LISTED ENTRIES =>
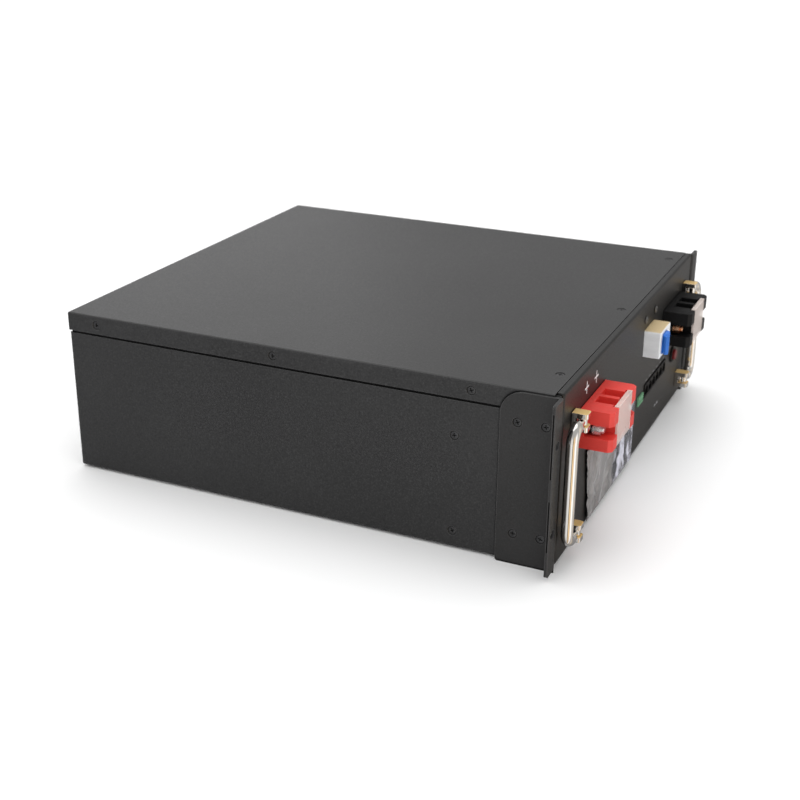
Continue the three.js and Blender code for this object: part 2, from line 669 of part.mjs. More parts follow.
* * *
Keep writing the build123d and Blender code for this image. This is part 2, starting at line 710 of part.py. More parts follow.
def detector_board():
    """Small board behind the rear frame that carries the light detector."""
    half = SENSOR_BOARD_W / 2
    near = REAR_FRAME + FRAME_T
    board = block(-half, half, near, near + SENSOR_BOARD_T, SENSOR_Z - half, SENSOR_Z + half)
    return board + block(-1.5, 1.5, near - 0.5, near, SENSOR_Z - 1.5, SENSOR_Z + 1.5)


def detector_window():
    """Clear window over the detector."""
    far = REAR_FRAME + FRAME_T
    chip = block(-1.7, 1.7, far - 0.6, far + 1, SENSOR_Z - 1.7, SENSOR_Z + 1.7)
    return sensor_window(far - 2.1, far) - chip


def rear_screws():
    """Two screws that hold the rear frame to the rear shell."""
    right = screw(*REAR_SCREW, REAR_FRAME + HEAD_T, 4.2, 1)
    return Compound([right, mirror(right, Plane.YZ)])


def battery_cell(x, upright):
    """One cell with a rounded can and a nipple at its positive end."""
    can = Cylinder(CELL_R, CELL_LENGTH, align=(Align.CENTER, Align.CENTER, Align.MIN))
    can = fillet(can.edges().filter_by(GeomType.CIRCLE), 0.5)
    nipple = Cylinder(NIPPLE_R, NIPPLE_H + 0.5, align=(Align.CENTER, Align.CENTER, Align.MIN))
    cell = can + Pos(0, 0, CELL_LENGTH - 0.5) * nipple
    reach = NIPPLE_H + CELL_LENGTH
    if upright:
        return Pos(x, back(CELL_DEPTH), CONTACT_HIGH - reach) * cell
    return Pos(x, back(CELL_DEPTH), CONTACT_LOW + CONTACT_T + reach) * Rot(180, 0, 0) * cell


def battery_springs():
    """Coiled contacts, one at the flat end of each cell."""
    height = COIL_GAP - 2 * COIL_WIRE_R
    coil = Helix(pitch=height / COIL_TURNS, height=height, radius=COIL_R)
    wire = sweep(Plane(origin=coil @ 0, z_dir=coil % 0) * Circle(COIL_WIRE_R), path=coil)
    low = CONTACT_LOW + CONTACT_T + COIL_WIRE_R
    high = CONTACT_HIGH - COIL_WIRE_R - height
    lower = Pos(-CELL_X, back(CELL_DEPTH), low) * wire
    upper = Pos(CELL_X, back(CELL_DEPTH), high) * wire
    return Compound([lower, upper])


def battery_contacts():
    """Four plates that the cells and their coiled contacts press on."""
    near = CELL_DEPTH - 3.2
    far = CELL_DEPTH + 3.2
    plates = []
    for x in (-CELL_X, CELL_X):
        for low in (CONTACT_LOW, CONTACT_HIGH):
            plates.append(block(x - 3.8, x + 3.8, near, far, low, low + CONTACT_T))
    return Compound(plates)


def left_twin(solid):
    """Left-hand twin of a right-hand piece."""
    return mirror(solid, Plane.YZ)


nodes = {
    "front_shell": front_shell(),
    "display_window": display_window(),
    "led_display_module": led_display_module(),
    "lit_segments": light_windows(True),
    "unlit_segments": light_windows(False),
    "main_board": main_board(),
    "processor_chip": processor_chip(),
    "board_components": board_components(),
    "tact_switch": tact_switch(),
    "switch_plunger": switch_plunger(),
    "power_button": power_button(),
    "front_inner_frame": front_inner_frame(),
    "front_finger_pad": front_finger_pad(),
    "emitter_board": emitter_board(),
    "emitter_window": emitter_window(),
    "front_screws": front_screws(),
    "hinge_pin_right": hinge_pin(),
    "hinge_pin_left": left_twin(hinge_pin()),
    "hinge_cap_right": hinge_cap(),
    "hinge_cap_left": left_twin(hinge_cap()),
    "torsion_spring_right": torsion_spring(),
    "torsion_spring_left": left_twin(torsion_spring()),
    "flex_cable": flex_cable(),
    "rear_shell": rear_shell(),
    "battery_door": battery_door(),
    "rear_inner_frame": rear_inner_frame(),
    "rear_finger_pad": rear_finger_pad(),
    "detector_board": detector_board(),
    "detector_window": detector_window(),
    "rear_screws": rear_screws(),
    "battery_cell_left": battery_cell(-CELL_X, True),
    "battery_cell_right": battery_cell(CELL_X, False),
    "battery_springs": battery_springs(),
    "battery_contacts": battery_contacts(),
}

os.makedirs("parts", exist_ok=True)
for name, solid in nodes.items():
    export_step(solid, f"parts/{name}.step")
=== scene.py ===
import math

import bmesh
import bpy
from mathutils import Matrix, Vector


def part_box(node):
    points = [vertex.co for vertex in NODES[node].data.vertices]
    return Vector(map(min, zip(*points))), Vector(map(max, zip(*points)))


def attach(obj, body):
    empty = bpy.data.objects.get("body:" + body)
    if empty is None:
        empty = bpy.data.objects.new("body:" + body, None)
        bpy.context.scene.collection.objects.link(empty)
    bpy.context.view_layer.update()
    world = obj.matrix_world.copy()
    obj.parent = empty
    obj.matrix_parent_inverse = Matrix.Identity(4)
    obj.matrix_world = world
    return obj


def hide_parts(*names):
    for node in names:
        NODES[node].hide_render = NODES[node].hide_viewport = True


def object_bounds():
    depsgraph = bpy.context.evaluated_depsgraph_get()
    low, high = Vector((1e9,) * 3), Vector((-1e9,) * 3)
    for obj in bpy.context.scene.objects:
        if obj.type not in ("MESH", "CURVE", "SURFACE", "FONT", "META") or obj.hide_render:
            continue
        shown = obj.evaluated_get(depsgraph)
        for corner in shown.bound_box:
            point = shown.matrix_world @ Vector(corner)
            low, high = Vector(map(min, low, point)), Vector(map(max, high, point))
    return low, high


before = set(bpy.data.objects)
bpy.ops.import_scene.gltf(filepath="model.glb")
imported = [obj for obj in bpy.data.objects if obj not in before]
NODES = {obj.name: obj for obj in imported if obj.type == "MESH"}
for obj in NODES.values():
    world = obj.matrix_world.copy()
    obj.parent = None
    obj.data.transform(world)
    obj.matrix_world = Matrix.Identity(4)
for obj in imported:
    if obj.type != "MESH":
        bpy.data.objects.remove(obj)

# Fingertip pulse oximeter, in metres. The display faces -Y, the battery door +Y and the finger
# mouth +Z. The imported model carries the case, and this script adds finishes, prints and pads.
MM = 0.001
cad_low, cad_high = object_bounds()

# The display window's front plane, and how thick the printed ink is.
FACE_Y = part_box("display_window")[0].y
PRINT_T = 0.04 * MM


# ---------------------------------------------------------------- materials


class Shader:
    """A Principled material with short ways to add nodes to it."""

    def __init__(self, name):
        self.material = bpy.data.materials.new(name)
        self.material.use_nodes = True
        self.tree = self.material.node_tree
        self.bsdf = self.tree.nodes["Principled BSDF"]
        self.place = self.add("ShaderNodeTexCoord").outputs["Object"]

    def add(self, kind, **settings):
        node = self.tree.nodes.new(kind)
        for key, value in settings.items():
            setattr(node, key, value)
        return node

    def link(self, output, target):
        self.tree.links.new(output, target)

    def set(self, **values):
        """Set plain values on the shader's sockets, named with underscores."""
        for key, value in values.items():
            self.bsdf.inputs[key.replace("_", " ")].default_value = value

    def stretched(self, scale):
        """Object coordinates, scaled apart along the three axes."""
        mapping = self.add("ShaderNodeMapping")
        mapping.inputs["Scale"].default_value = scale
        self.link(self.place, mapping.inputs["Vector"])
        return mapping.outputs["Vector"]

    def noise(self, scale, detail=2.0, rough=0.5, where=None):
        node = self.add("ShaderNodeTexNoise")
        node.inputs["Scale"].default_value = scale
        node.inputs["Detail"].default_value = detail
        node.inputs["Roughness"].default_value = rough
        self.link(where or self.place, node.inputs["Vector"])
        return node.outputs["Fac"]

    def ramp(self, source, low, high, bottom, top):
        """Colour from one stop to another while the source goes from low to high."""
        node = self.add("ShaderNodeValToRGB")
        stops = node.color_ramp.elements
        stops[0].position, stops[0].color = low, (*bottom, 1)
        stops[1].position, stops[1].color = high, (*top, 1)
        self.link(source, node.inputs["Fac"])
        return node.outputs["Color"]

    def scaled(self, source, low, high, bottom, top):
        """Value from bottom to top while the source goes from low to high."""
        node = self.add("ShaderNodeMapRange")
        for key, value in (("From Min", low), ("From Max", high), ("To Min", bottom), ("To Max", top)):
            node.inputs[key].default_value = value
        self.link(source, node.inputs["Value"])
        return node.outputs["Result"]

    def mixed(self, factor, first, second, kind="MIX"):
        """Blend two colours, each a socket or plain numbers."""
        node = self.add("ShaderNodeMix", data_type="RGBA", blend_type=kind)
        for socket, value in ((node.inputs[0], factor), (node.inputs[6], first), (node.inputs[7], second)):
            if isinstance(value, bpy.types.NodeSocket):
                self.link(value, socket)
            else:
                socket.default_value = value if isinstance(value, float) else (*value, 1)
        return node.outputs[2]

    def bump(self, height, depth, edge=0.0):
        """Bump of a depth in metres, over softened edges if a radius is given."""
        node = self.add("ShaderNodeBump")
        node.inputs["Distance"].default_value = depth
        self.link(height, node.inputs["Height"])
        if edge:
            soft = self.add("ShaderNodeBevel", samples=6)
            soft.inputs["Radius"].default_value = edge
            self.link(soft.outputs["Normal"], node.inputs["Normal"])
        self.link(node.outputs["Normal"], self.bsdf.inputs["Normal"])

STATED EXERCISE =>
Report only the number of lines in the records that include the word "shown".

ANSWER IN FULL =>
3